Cintas partners were empowered to bring their own waste reduction ideas to the table, which led to some great solutions. One partner recommended repurposing the filler paper included with garments and other packages to stuff other boxes being shipped out, a move that has also resulted in cost savings.
In addition, the facility’s Green Team devised opportunities for partners to incorporate zero waste strategies into life outside of the workplace, including annual events at the distribution centre to bring in old electronics for recycling and personal papers for shredding.
- Challenge: Finding new ways to reuse and further reduce waste
Strategy: Developing a plan to provide direction
Solution: Rethinking existing processes around shipping
Along with the idea to reuse shipping paper and have fabrics recycled, Cintas Toronto DC made other changes to its processes as part of its efforts to decrease waste. The facility breaks down damaged pallets to create new ones, and it has reduced its usage of cardboard boxes by switching to plastic containers where possible or reusing boxes from previous shipments. It also purchased a new machine that has halved the amount of plastic shrink wrap utilized in comparison to manual usage.

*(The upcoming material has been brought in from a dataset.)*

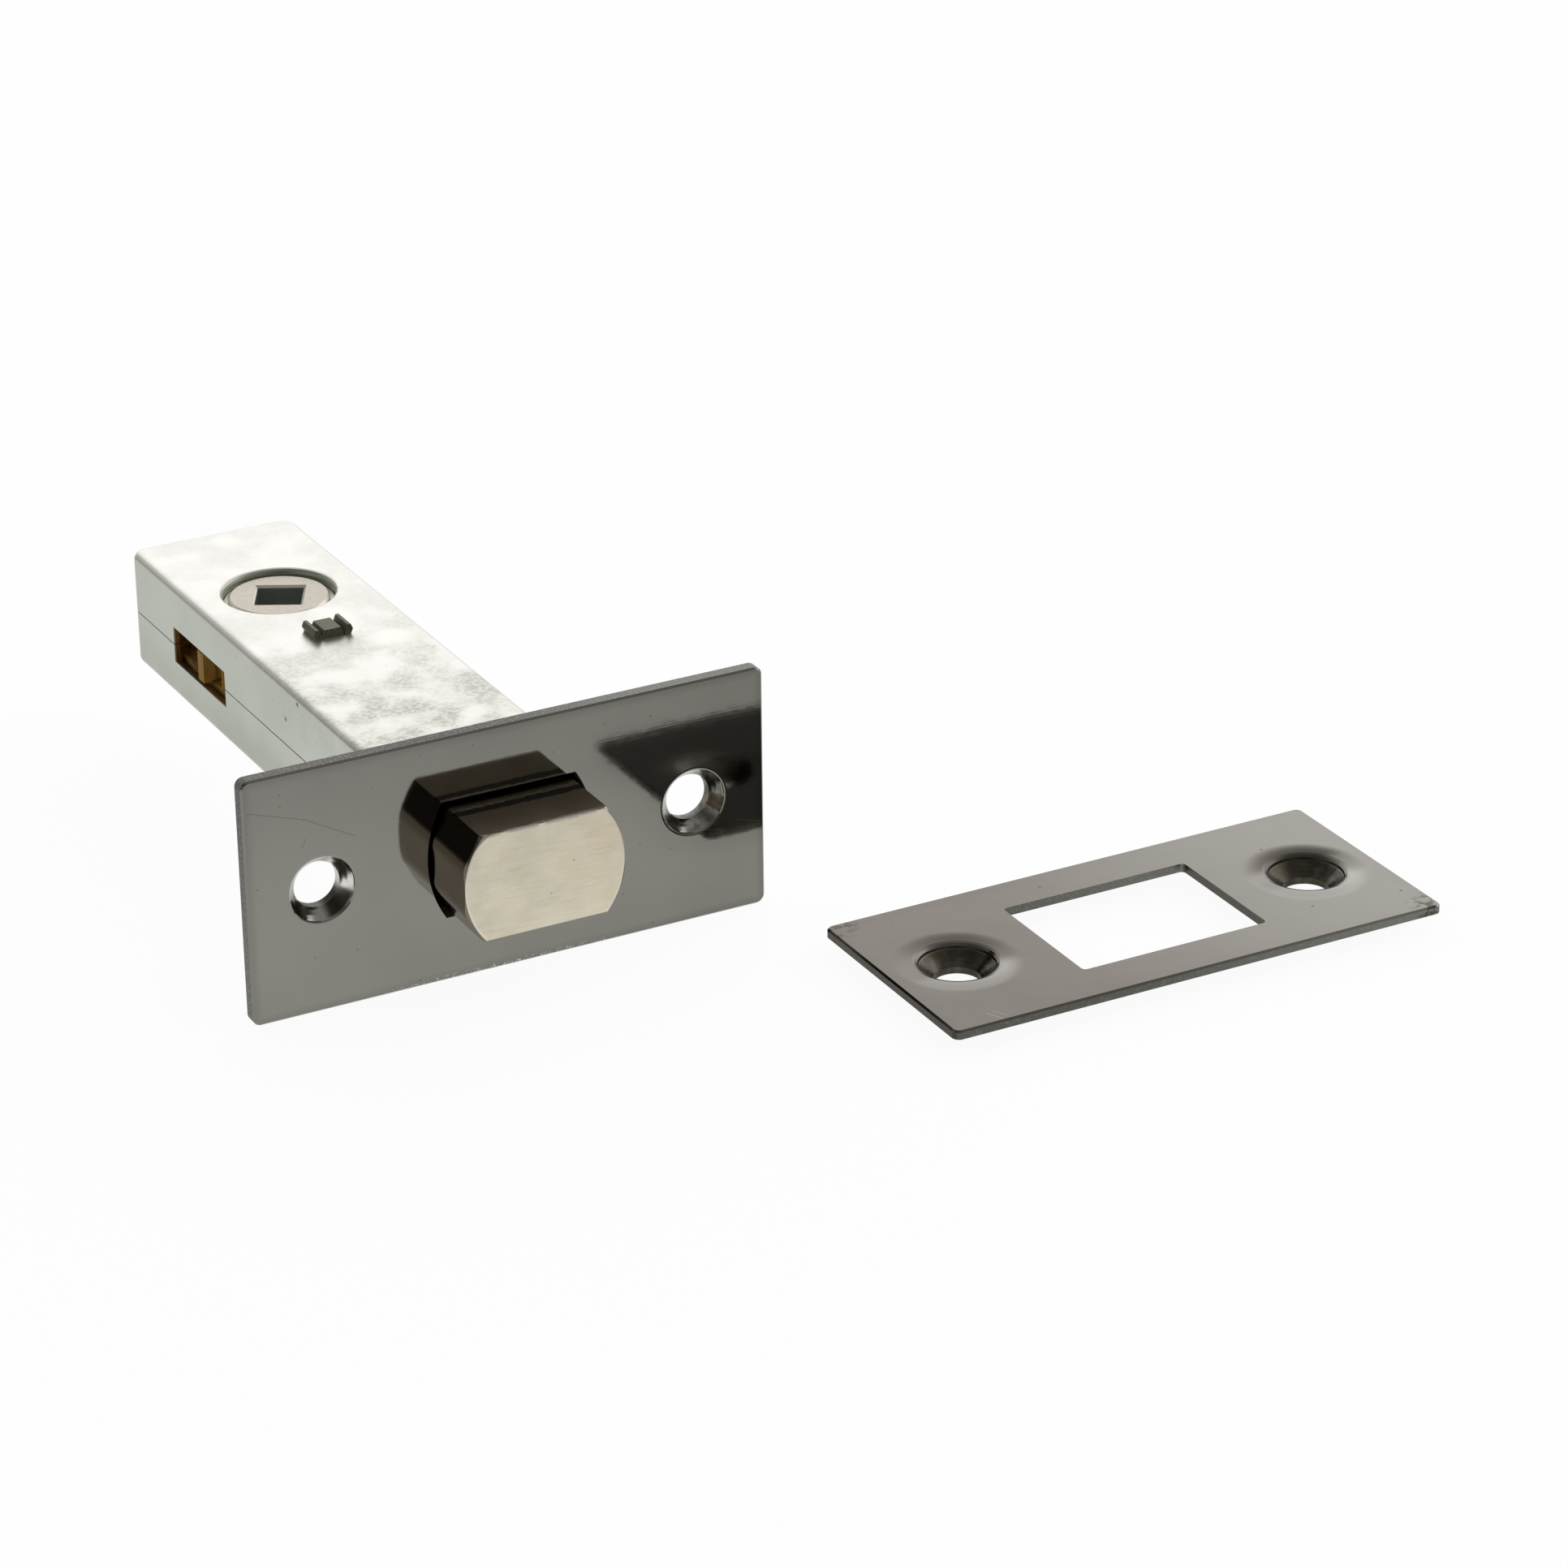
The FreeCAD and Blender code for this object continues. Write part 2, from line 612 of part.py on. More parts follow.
def make_case_tie():
    body = new_body("case_tie")
    for name, width, depth, height in (
            ("tie_middle", "tie_width", "tie_depth", f"2 * {CASE_INNER_TOP}"),
            ("tie_neck", "tie_neck_width", "tie_neck_depth", "case_height")):
        plan = new_sketch(body, name, "XY_Plane")
        draw_outline(plan, rectangle(
            f"-{width} / 2", f"{width} / 2",
            f"{TIE_DISTANCE} - {depth} / 2", f"{TIE_DISTANCE} + {depth} / 2"))
        extrude(body, "Pad", plan, height, both=True)

    # Two chisel cuts split the end and splay it over the case, and leave a narrower bar between them.
    head = new_sketch(body, "tie_head", "XZ_Plane", ("0", "0", f"-{TIE_DISTANCE}"))
    top = f"({CASE_TOP} + tie_head_height)"
    right_side = [
        ("tie_width / 2", CASE_TOP),
        ("tie_head_width / 2", f"{CASE_TOP} + tie_head_height / 2"),
        ("tie_head_width / 2 - tie_cut_width / 3", top),
        ("tie_cut_spacing / 2 + tie_cut_width / 2", top),
        ("tie_cut_spacing / 2", f"{top} - tie_cut_depth"),
        ("tie_cut_spacing / 2 - tie_cut_width / 2", f"{top} - tie_cut_width / 4"),
    ]
    left_side = [(f"-({x})", z) for x, z in reversed(right_side)]
    draw_outline(head, right_side + left_side)
    upper_head = extrude(body, "Pad", head, "tie_head_depth", both=True)
    mirror(body, "tie_lower_head", "XY_Plane", [upper_head], True)
    beside_bar = new_sketch(body, "tie_beside_bar", "YZ_Plane")
    for end in ("", "-"):
        for face in ("-", "+"):
            draw_outline(beside_bar, rectangle(
                f"{TIE_DISTANCE} {face} tie_bar_depth / 2", f"{TIE_DISTANCE} {face} tie_head_depth",
                f"{end}{CASE_TOP}", f"{end}({top} + tie_head_height)"))
    extrude(body, "Pocket", beside_bar, "tie_cut_spacing", both=True)
    return body


def make_follower():
    """The follower's own frame has its axis at the origin and its fork towards -X. The fork lies back
    by fork_lead, in degrees, from the square hole's diagonal, which shares out the pin's play."""
    body = new_body("follower")
    face = f"({CASE_TOP} - hub_face_depth)"
    shoulder = f"({CASE_TOP} - journal_depth)"
    journal = "(collar_radius - journal_gap)"
    inner_end = f"({COLLAR_END} - flange_gap)"
    profile = new_sketch(body, "follower_profile", "XZ_Plane")
    draw_outline(profile, [
        ("0", f"-{face}"),
        (HUB_FACE_RADIUS, f"-{face}"),
        (HUB_FACE_RADIUS, f"-{shoulder}"),
        (journal, f"-{shoulder}"),
        (journal, f"-{inner_end}"),
        ("barrel_radius", f"-{inner_end}"),
        ("barrel_radius", ARM_BOTTOM),
        ("collar_radius + flange_overlap", ARM_BOTTOM),
        ("collar_radius + flange_overlap", inner_end),
        (journal, inner_end),
        (journal, shoulder),
        (HUB_FACE_RADIUS, shoulder),
        (HUB_FACE_RADIUS, face),
        ("0", face),
    ])
    revolve(body, "Revolution", profile)

    arm = new_sketch(body, "follower_arm", "XY_Plane", ("0", "0", ARM_BOTTOM))
    arm_reach = f"sqrt(arm_radius ^ 2 - {ARM_HALF_WIDTH} ^ 2)"
    draw_outline(arm, [
        ("0", f"-{ARM_HALF_WIDTH}"),
        ("0", ARM_HALF_WIDTH),
        (f"-{arm_reach}", ARM_HALF_WIDTH, "arm_radius"),
        (f"-{arm_reach}", f"-{ARM_HALF_WIDTH}"),
    ])
    extrude(body, "Pad", arm, f"2 * {ARM_HALF_HEIGHT}")
    fork = new_sketch(body, "follower_fork", "XY_Plane", ("0", "0", ARM_TOP))
    fork_half = "(pin_radius + pin_play)"
    draw_outline(fork, rectangle(
        "-(arm_radius + 1)", "-(pin_offset - pin_radius - pin_end_gap)", f"-{fork_half}", fork_half))
    extrude(body, "Pocket", fork, f"2 * {ARM_HALF_HEIGHT}")

    square = new_sketch(body, "spindle_hole", "XY_Plane")
    along = "(spindle_size / sqrt(2) * cos(fork_lead))"
    across = "(spindle_size / sqrt(2) * sin(fork_lead))"
    draw_outline(square, [
        (across, f"-{along}"), (along, across), (f"-{across}", along), (f"-{along}", f"-{across}")])
    extrude(body, "Pocket", square, both=True)
    dress(body, "Chamfer", "hub_edges", "Size", "hub_edge_break", lies_at_either("Z", value(face)))

    angle = value("atan((bolt_out - pin_offset) / pin_offset)") - value("fork_lead")
    body.Placement = FreeCAD.Placement(
        FreeCAD.Vector(0, value("hub_distance"), 0),
        FreeCAD.Rotation(FreeCAD.Vector(0, 0, 1), angle))
    return body


def make_detent_spring():
    """A bowed leaf whose feet bear on the case's right wall and whose nib meets the tail's notches."""
    body = new_body("detent_spring")
    wall = CASE_INNER_SIDE
    nib = f"({TAIL_RIGHT} + detent_gap)"
    shoulder = f"(({wall} - spring_thickness + {nib}) / 2)"
    inner = [
        (f"{wall} - spring_thickness", "detent_distance - spring_half_length"),
        (f"{wall} - spring_thickness", "detent_distance - spring_half_length + spring_foot_length"),
        (shoulder, "detent_distance - nib_half_length"),
        (nib, "detent_distance"),
        (shoulder, "detent_distance + nib_half_length"),
        (f"{wall} - spring_thickness", "detent_distance + spring_half_length - spring_foot_length"),
        (f"{wall} - spring_thickness", "detent_distance + spring_half_length"),
    ]
    outer = [(f"{x} + spring_thickness", y) for x, y in inner]
    foot_height = f"({TAIL_TOP} - tail_gap / 2 - spring_height)"
    profile = new_sketch(body, "spring_profile", "XY_Plane", ("0", "0", foot_height))
    draw_outline(profile, outer + inner[::-1])
    extrude(body, "Pad", profile, "spring_height")
    return body


PIECES = [
    make_forend_plate(),
    make_bolt_head(),
    make_bolt_tail(),
    make_headed_pin("tail_rivet_left", "-rivet_spacing / 2", RIVET_DISTANCE, "rivet_radius",
                    f"({BOLT_HALF_HEIGHT} - rivet_recess)", "rivet_head_radius", "rivet_head_height"),
    make_headed_pin("tail_rivet_right", "rivet_spacing / 2", RIVET_DISTANCE, "rivet_radius",
                    f"({BOLT_HALF_HEIGHT} - rivet_recess)", "rivet_head_radius", "rivet_head_height"),
    make_headed_pin("drive_pin", "-pin_offset", PIN_DISTANCE, "pin_radius",
                    f"({ARM_TOP} - pin_top_gap)", "pin_head_radius", "pin_head_height"),
    make_case_shell("case_upper_shell", 1),
    make_case_shell("case_lower_shell", -1),
    make_case_tie(),
    make_follower(),
    make_detent_spring(),
    make_strike_plate(),
]

doc.recompute()
failed = [thing.Name for thing in doc.Objects if {"Invalid", "Error"} & set(thing.State)]
if failed:
    raise ValueError(f"these objects failed: {failed}")

for piece in PIECES:
    if piece.Shape.isNull() or not piece.Shape.isValid() or len(piece.Shape.Solids) != 1:
        raise ValueError(f"{piece.Label} isn't one valid solid")

os.makedirs("parts", exist_ok=True)
for piece in PIECES:
    piece.Shape.exportStep(f"parts/{piece.Label}.step")
    print(f"{piece.Label}: {piece.Shape.Volume:.1f} mm3, {piece.Shape.BoundBox}")
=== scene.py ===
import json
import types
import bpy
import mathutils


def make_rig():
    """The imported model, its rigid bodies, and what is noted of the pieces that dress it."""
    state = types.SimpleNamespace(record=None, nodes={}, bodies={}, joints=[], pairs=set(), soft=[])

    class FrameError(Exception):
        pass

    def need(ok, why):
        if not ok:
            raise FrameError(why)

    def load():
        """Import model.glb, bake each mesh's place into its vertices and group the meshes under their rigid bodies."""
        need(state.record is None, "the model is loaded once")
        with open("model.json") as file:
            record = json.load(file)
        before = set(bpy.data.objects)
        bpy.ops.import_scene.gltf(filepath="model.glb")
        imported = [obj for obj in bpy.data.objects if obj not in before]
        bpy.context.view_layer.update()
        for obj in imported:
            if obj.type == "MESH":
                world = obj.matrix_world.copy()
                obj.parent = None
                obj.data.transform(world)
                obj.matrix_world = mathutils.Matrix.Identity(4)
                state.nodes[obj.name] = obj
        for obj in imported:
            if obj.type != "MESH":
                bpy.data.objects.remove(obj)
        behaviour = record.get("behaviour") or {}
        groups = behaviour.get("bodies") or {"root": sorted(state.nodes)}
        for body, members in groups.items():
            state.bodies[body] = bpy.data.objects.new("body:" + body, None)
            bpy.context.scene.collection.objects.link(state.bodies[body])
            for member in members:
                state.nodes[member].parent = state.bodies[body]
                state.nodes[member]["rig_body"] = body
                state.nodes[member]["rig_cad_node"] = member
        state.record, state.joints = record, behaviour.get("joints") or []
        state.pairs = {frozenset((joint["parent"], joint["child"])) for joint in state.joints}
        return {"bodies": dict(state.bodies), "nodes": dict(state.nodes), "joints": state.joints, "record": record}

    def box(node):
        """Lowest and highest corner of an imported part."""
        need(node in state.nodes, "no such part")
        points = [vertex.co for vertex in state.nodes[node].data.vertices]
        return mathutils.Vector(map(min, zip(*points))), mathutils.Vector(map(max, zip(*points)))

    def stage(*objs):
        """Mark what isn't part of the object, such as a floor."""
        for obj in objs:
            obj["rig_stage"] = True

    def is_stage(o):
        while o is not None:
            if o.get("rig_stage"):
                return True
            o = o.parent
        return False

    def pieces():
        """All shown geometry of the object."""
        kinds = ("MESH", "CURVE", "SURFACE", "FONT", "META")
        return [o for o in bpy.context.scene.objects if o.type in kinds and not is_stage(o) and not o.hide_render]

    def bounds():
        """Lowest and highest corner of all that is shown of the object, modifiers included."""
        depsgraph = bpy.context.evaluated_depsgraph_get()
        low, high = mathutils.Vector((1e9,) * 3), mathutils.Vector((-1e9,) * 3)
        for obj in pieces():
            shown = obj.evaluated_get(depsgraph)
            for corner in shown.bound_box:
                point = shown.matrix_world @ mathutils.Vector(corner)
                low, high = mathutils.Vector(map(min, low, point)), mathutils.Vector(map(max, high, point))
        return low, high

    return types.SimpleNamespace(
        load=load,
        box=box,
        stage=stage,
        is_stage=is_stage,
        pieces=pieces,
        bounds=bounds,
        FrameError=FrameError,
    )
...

Engaging partners with a Green Team
Cintas Toronto DC lends much of its success to its Green Team, which meets monthly and brainstorms fresh ideas to engage partners in waste reduction efforts. As well, it works with the facility’s social committee to make monthly events greener.
The Green Team members who led the TRUE certification were:
- Maria Lukasiewicz, Production Supervisor
- Antonietta Montagnese, Administrative Assistant
- Aftab Shamsudeen, Production Manager
A simple way to make a ‘true’ impact
Cintas’s Toronto DC’s initiative showcases how organizations can easily get started in achieving their zero waste goals, shrinking their carbon footprint, increasing efficiency and supporting sustainability through the TRUE program. By transforming upstream policies and practices both organizationally and at the individual employee level, Cintas’s Toronto DC is a great example of how TRUE provides a simple blueprint aimed at helping spaces become more resource-efficient.